Very few news outlets / blogs took the bait, but yesterday Gawker bit the story from Business Insider which in turn was gullible enough to eat up the story from this PR firm.
The story seemed odd enough: Google's Gmail was spying on your contacts trolling for external data for social media relationships. Of course, it was a bit of a stretch that Gmail was somehow violating privacy issues -- after all, anyone with Gmail knows that it will ask you if you want to connect with different people on your contact list. Not exactly big news, or new news, or news.
Talk about egg on face. Turns out Facebook had hired a PR firm to try to manufacture a story with excessive claims on what was going on, and was caught by Dan Lyons at The Daily Beast.

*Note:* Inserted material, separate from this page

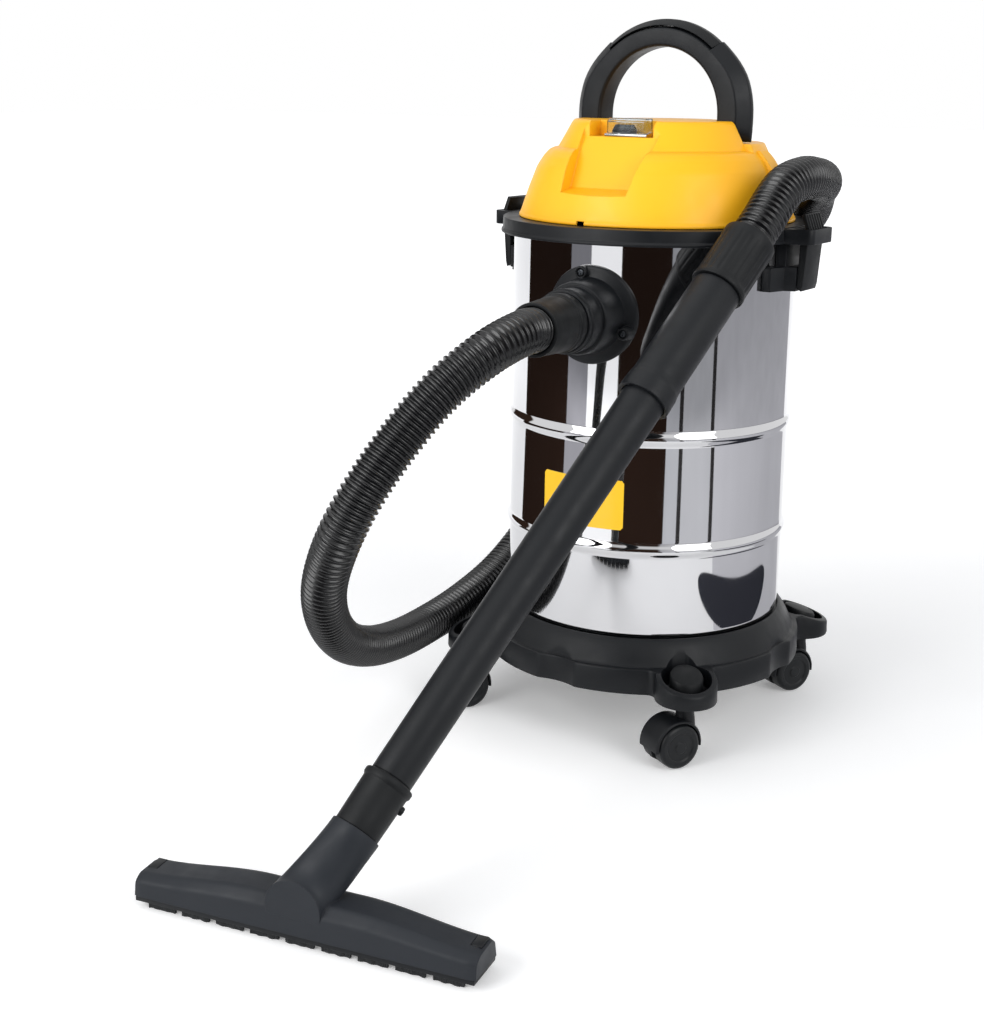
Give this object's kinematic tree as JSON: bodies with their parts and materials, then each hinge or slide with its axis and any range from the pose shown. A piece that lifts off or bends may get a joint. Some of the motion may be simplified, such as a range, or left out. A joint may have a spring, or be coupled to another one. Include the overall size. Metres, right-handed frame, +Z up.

Not only was this PR firm trying to place a fake story with mainstream journalists, but it was pushing them to use this as a headline: "LESS THAN ONE MONTH AFTER FTC PRIVACY VIOLATION SETTLEMENT, GOOGLE QUIETLY LAUNCHES SWEEPING VIOLATION OF USER PRIVACY."*
It also alleges that, "Google Social Circles does not ask “permission” from individuals who will have their profiles, connections and other personal data shared in the new network."*
None of it was true, however. Gmail asks if you want to connect to your contacts into your Social Circle. And as a matter of fact, it only finds information that is publicly available on the internet. If you close your social media off, it won't be found.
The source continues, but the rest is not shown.